When I asked Cordova if I could play is film, he responded by directing me to this image which graces Dr. Ogbar’s book. Cordova’s film loop is in fact a re-creation and a re-vision of this historic moment captured by filmmaker Roz Payne from Newsreel Collective. As we watch this re-enactment happen, we hear the voice of Jimi Hendrix apologizing for the fact that his band is new so they only know “six, seven,… NINE” songs. And then he tells his audience that The Band of Gypsies will next play the Black Panther National Anthem. As if the fact of a black boy emerging from the ghettoes of Seattle, Washington to become the most innovative and accomplished guitar player of the twentieth century is not political enough– some critics accuse the late Hendrix of being indifferent to the civil rights struggles raging in America. Cordova has unearthed a sonic artifact to prove just how wrong an assertion that is. But the film loop’s title, Sacsayhuaman…, links this struggle to an ancient and bloody era of resistance occurring hundreds of years earlier on the South American continent. Sacsayhuaman is one of the most impressive human-made structures on the face of the earth.
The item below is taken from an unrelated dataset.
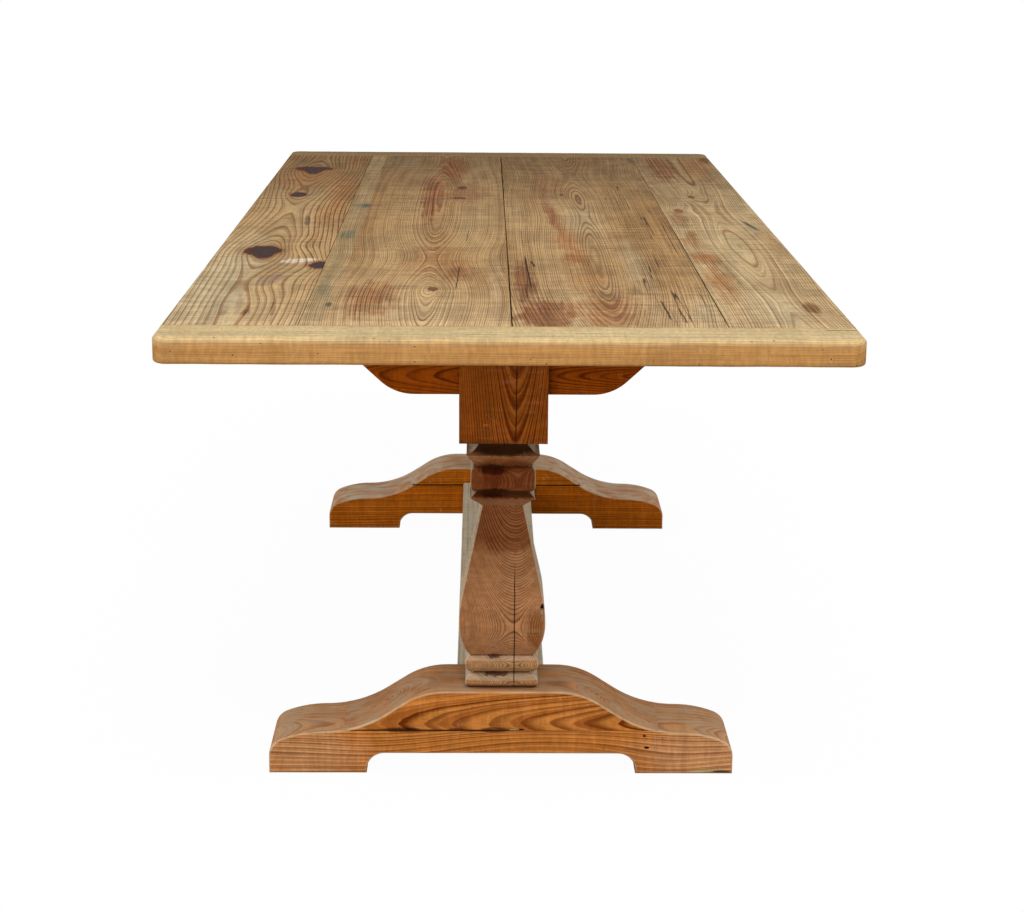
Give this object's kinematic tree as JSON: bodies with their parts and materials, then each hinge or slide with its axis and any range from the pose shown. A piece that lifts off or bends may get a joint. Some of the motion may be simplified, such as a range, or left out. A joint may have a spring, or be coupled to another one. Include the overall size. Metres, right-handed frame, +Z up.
{
  "type": "trestle dining table",
  "caption": "Trestle dining table in reclaimed pine: planked top with breadboard ends on carved square posts, ogee feet and a low flat stretcher.",
  "frame": {"origin": "on the floor, under the middle of the table top", "axes": "+X across the table, +Y along its length, +Z up"},
  "size_m": [0.944, 2.09, 0.76],
  "materials": {
    "top_planks": "old bare pine, bleached and worn",
    "breadboard": "old pine, waxed",
    "tongues": "sawn pine",
    "foot_pine": "pitch pine, waxed",
    "post_pine": "pitch pine, waxed",
    "bearer_pine": "pitch pine, waxed",
    "stretcher_pine": "old pine, sawn and dusty",
    "pegs": "riven oak",
    "screws": "dull steel"
  },
  "bodies": {
    "root": {"bearer_far": "bearer_pine", "bearer_near": "bearer_pine", "bearer_screws_far": "screws", "bearer_screws_near": "screws", "breadboard_far": "breadboard", "breadboard_near": "breadboard", "breadboard_pegs_far": "pegs", "breadboard_pegs_near": "pegs", "bridle_pegs_far": "pegs", "bridle_pegs_near": "pegs", "foot_beam_far": "foot_pine", "foot_beam_near": "foot_pine", "foot_crown_far": "foot_pine", "foot_crown_near": "foot_pine", "plank_inner_left": "top_planks", "plank_inner_right": "top_planks", "plank_outer_left": "top_planks", "plank_outer_right": "top_planks", "post_far": "post_pine", "post_near": "post_pine", "post_pegs_far": "pegs", "post_pegs_near": "pegs", "stretcher": "stretcher_pine", "stretcher_pegs_far": "pegs", "stretcher_pegs_near": "pegs", "tongue_left": "tongues", "tongue_middle": "tongues", "tongue_right": "tongues"}
  },
  "joints": []
}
Five centuries after it was constructed, the site continues to signify potent resistance among other radical markers of creativity innovation, imagination and ferocity. The link between Cordova’s Peruvian roots and his fervent African-American identifications is at the fulcrum of his work. Through his images, films, and sculptures, Cordova provides forms of knowledge that permit our ancestors to reach us through speaker boxes, transform vinyl records into towers of power, and identify women as central to the sustainability of revolution. One of Cordova’s drawings of a “speculative sculpture” might also be recognized a pile of discards in any American inner city, and there again as a rendering of the zig-zag of the Incan fortress wall. Through a rear screen projection, Cordova’s video will loop on the zig and zag of a North park hill, so that we too, all together, can consider what we already know about necessity of resistance.